Radiocarbon calibration beyond 20,000 14C yr B.P. by means of planktonic foraminifera of the Iberian Margin

Abstract
We present a new set of 14C ages obtained by accelerator mass spectrometry (AMS) on planktonic foraminifera from a deep-sea core collected off the Iberian Margin (MD952042). This site, at 37°N, is distant from the high-latitude zones where 14C reservoir age is large and variable. Many independent proxies — alkenones, magnetic susceptibility, ice-rafted debris, foraminifera stable isotopes, abundances of foraminifera, pollen, and dinoflagellates — show abrupt changes correlative with Dansgaard-Oeschger and Heinrich events of the last glacial period. The good stratigraphic agreement of all proxies — from the fine to the coarse-size fractions — indicates that the foraminifera 14C ages are representative of the different sediment fractions. To obtain reliable 14C ages of foraminifera beyond 20,000 14C yr B.P. we leached the shells prior to carbonate hydrolysis and subsequent analysis. For a calendar age scale, we matched the Iberian Margin profile with that of Greenland Summit δ18O. Both are proxies for temperature, which in models varies synchronously in the two areas. The match creates no spurious jumps in sedimentation rate and requires only a limited number of tie points. Except for ages older than 40,000 14C yr B.P. Greenland's GISP2 and GRIP records yield similar calendars.
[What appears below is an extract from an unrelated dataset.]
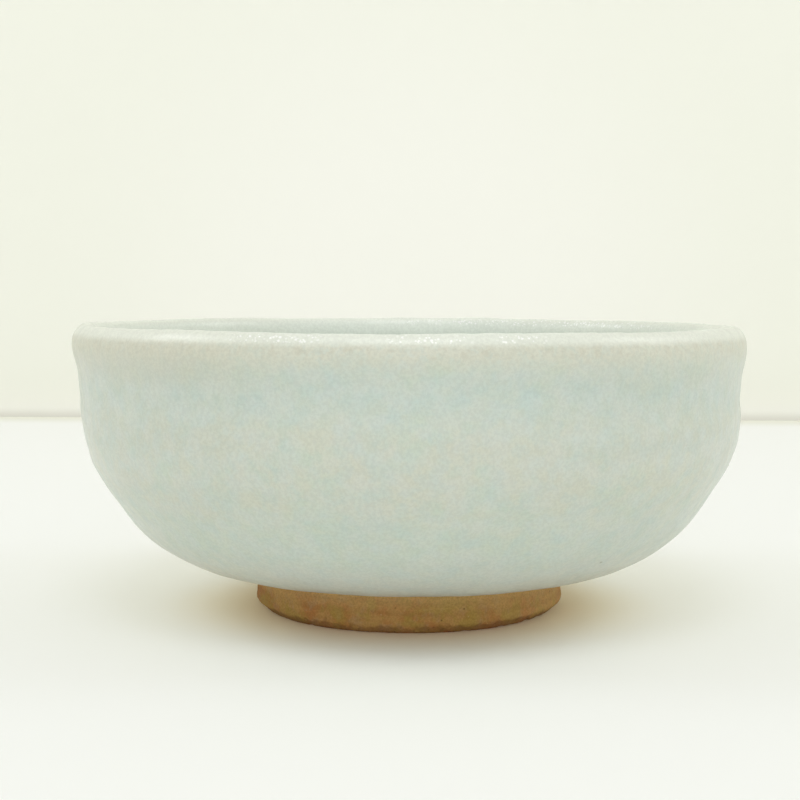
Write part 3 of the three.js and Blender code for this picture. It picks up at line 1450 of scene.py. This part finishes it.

The 14C and imported calendar ages of the Iberian Margin record are then compared to data — from lacustrine annual varves and from corals and speleothems dated by U–Th — previously used to extend the calibration beyond 20,000 14C yr B.P. The new record follows a smooth pattern between 23,000 and 50,000 cal yr B.P. We find good agreement with the previous data sets between 23,000 and 31,000 cal yr B.P. In the interval between 33,000 and 41,000 cal yr B.P. for which previous records disagree by up to 5000 cal yr, the Iberian Margin record closely follows the polynomial curve that was previously defined by an interpolation of the coral ages and runs between the Lake Suigetsu and the Bahamian speleothem data sets.